Dans « La réponse de Kafka », Barthes écrit que l’écrivain est comme un artisan qui fabriquerait sérieusement un objet compliqué sans savoir selon quel modèle […], car l’acte littéraire est sans cause et sans fin (Essais critiques : 139). Du coup me vient à l’esprit l’interrogation suivante : est-on écrivain pour arpenter le monde ? Dire aux autres qu’on est capable d’écrire dans telle langue ou de telle façon ? Comme ces petits merdeux de chez nous qui, un beau matin, décident d’abandonner l’école pour se gaver d’alcool, de sexe et de cigarettes dans les bars de la capitale pour se dire « écrivain » !
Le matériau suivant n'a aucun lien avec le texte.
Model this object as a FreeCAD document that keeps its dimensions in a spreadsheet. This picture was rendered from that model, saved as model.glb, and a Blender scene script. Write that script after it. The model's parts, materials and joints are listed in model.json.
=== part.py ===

Je pense à cet écrivain de la génération Mémoire, ce surveillant attaché à la création littéraire, qui eut à dire un jour que bon nombre de ceux qui se prennent pour tel sont en quête de statut social. Il n’avait peut-être pas tout à fait tort si l’on considère la configuration de « l’espace littéraire » de nos jours. Être écrivain ici est une carte à la paresse. Pour preuve : la pléiade « d’esprits impurs » de cette nouvelle génération dotée d’imaginaire stérile.
Il suffit de faire dans les « sms » ou dans « l’informel » pour s’attirer cette épithète, ô combien salutaire ! Se lever dès « la première vague du jour » avec Néruda dans la main droite en se faisant « prisonnier [e] d’un rêve » « à contre destin », et ceci, sans « l’ombre d’un doute ».
L’écriture n’est pas un jeu à pile ou face.